- WHAT YOU NEED TO DO -
Extract exactly the run of lines starting at the line that holds "motor_level), z_dir=(1, 0, 0))" and ending at the line that holds "bpy.context.scene.collection.objects.link(empty)", both included.

------------------------------------

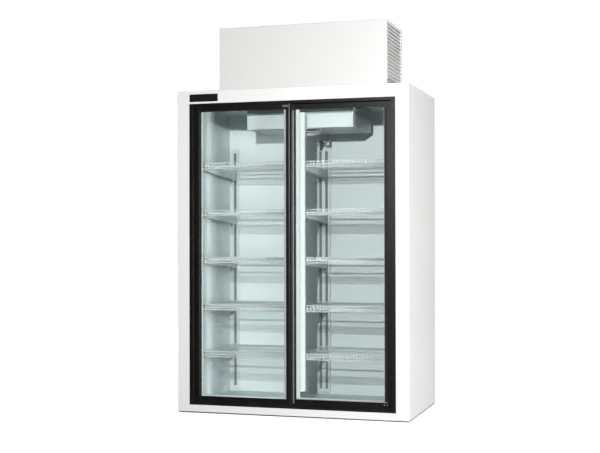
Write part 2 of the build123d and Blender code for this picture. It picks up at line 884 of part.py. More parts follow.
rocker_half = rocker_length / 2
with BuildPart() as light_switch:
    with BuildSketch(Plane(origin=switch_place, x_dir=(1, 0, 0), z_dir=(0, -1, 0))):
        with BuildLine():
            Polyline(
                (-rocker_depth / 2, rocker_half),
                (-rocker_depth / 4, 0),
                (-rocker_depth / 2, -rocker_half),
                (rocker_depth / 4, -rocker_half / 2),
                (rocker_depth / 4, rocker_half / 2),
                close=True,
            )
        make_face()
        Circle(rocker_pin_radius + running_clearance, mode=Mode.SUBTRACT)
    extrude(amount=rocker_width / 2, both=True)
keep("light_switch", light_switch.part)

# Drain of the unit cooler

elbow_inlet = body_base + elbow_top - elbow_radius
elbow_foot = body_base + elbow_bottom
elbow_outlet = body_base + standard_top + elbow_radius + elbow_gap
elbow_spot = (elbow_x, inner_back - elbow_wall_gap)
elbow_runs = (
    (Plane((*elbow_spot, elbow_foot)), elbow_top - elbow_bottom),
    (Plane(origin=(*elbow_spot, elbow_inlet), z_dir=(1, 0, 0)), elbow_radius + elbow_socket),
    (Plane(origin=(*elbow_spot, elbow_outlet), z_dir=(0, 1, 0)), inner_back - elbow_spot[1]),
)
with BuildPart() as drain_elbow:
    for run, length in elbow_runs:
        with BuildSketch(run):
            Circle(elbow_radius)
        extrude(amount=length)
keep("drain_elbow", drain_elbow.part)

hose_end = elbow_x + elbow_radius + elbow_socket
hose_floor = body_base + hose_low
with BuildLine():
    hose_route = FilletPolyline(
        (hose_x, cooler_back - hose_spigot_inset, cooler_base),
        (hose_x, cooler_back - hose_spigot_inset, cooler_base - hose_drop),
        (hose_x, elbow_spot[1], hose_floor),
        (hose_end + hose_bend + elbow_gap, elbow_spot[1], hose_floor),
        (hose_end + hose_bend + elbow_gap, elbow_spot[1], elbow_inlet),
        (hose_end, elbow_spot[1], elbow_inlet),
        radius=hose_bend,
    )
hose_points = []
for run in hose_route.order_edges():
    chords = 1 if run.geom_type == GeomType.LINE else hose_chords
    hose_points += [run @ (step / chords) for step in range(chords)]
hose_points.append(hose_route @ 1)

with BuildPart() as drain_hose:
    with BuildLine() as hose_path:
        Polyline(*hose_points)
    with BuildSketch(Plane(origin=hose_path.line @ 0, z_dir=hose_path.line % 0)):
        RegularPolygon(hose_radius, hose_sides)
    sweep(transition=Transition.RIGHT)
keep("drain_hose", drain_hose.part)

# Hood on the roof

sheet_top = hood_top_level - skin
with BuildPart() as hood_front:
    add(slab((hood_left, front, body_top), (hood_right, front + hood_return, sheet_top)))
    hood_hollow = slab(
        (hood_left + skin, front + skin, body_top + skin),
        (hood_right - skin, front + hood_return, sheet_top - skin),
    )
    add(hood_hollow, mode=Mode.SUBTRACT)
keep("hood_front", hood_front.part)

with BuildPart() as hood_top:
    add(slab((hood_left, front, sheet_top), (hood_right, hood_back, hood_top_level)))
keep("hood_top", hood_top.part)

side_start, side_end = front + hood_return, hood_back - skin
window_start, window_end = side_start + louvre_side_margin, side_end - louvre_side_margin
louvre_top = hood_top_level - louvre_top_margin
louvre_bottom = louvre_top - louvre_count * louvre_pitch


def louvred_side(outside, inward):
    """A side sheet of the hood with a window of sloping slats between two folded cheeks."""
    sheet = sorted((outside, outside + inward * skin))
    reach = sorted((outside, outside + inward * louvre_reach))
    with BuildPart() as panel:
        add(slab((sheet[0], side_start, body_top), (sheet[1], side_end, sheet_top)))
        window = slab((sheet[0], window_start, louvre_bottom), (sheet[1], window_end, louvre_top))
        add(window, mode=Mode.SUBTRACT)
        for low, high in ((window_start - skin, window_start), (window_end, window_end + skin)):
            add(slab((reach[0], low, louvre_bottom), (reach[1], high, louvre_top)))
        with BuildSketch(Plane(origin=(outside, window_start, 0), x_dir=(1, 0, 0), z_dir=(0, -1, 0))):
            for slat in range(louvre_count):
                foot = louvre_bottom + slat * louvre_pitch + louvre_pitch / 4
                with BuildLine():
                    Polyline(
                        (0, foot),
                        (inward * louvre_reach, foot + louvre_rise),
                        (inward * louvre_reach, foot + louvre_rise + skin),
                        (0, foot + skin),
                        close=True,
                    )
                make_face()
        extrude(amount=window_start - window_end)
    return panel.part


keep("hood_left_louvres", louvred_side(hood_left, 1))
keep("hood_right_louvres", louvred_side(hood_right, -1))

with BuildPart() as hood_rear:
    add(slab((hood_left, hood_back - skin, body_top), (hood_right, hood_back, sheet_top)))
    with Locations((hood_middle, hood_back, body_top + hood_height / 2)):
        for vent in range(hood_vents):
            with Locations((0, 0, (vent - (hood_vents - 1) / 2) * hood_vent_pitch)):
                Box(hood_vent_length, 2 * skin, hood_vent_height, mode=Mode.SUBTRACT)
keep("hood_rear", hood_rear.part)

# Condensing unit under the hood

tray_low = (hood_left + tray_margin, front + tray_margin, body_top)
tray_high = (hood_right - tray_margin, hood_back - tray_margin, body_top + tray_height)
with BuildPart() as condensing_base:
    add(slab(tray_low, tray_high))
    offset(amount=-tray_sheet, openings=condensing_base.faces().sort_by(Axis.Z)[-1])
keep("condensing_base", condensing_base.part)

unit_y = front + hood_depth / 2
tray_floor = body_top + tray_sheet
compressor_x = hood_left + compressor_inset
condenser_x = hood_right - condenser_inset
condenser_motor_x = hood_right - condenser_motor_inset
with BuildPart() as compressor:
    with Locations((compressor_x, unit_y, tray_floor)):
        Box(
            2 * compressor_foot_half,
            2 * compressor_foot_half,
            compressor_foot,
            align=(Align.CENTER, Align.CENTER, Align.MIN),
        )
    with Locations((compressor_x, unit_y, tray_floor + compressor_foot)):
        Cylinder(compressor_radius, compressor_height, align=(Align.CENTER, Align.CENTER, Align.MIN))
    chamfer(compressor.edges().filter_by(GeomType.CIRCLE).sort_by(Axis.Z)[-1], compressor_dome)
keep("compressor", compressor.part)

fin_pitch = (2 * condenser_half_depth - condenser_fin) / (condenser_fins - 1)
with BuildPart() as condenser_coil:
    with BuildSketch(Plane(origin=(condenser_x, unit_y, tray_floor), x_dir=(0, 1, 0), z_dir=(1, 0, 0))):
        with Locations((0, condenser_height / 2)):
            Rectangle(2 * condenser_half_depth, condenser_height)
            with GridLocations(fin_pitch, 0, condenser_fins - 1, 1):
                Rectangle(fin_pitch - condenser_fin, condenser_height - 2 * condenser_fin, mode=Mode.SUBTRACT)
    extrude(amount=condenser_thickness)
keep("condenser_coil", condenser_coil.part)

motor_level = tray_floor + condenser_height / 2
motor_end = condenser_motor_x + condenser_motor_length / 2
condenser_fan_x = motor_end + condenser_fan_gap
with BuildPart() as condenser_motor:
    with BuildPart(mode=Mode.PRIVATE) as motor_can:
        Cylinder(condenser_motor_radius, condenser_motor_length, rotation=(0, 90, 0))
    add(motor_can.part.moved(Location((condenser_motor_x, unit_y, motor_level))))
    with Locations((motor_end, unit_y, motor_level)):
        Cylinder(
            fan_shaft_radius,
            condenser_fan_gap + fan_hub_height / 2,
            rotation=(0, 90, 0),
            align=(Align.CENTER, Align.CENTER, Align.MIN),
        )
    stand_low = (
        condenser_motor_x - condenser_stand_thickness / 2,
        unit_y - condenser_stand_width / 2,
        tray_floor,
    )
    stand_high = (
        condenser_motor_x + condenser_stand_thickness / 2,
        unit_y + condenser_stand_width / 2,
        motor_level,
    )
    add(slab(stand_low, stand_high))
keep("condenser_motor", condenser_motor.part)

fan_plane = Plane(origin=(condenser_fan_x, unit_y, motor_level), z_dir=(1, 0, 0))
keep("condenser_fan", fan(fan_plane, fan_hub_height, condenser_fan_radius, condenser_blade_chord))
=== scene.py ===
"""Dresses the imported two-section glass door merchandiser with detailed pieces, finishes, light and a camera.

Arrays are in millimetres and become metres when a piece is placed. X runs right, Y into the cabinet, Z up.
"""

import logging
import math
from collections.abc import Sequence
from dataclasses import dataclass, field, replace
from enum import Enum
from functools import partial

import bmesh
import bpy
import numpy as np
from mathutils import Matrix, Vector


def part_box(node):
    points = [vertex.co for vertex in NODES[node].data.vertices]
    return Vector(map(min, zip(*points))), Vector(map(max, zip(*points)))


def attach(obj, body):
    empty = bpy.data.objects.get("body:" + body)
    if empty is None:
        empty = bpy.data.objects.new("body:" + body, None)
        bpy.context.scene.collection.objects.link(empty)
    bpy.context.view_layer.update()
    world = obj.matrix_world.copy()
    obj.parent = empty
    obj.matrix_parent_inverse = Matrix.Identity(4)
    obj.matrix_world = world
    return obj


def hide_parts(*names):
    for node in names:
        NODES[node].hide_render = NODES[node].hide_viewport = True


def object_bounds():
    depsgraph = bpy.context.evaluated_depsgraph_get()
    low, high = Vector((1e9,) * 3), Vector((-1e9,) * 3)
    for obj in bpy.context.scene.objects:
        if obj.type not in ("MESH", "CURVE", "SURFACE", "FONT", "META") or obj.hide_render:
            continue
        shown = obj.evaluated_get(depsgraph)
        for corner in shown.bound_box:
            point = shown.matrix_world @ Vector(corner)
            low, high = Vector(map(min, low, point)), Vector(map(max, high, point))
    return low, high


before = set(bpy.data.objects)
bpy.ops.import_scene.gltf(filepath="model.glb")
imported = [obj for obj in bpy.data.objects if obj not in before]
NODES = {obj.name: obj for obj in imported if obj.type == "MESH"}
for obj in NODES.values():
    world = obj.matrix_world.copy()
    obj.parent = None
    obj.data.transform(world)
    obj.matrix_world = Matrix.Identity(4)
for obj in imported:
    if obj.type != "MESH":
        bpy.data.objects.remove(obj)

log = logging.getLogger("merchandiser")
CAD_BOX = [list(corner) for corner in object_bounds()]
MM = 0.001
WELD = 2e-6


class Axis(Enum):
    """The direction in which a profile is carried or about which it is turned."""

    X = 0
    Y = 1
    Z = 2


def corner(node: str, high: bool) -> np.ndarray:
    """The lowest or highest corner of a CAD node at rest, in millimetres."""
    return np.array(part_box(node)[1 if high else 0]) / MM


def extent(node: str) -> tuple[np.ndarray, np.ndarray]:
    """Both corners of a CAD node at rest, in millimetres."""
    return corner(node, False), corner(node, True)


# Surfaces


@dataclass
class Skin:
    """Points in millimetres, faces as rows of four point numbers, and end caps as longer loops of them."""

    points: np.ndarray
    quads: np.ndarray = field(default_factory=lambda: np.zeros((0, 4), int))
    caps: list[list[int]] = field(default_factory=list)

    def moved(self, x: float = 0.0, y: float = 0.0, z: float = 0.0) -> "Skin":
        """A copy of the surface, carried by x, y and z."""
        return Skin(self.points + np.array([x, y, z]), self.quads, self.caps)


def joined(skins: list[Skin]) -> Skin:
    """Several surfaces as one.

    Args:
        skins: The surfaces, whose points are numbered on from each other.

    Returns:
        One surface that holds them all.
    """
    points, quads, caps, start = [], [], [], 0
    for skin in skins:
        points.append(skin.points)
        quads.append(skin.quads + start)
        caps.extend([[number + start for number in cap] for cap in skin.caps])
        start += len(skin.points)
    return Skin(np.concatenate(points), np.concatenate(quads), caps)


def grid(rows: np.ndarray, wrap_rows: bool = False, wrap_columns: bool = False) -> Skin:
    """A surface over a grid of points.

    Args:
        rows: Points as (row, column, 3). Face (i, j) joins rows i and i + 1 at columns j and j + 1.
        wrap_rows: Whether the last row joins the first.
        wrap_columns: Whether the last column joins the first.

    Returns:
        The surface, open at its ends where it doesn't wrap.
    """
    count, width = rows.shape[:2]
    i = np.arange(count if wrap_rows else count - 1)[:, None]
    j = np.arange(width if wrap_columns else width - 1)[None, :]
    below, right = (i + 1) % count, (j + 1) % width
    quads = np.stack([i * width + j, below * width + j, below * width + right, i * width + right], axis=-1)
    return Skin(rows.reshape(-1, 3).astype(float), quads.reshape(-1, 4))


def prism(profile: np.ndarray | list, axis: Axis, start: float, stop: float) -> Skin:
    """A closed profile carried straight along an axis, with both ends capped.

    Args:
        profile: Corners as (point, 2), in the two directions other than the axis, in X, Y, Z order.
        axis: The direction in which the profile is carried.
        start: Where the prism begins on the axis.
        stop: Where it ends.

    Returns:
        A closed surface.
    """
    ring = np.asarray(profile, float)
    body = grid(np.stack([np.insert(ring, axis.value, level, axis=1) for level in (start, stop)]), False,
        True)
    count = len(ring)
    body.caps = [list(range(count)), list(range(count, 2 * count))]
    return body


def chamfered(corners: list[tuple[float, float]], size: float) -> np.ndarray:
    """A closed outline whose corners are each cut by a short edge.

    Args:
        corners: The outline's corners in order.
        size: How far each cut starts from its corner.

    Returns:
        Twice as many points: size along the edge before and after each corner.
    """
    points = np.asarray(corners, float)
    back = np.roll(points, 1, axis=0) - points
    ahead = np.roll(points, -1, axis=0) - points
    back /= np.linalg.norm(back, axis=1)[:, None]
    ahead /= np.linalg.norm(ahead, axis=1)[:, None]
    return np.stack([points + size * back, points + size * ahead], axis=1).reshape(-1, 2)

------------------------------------

- CORRECT ANSWER -
fan_plane = Plane(origin=(condenser_fan_x, unit_y, motor_level), z_dir=(1, 0, 0))
keep("condenser_fan", fan(fan_plane, fan_hub_height, condenser_fan_radius, condenser_blade_chord))
=== scene.py ===
"""Dresses the imported two-section glass door merchandiser with detailed pieces, finishes, light and a camera.

Arrays are in millimetres and become metres when a piece is placed. X runs right, Y into the cabinet, Z up.
"""

import logging
import math
from collections.abc import Sequence
from dataclasses import dataclass, field, replace
from enum import Enum
from functools import partial

import bmesh
import bpy
import numpy as np
from mathutils import Matrix, Vector


def part_box(node):
    points = [vertex.co for vertex in NODES[node].data.vertices]
    return Vector(map(min, zip(*points))), Vector(map(max, zip(*points)))


def attach(obj, body):
    empty = bpy.data.objects.get("body:" + body)
    if empty is None:
        empty = bpy.data.objects.new("body:" + body, None)
        bpy.context.scene.collection.objects.link(empty)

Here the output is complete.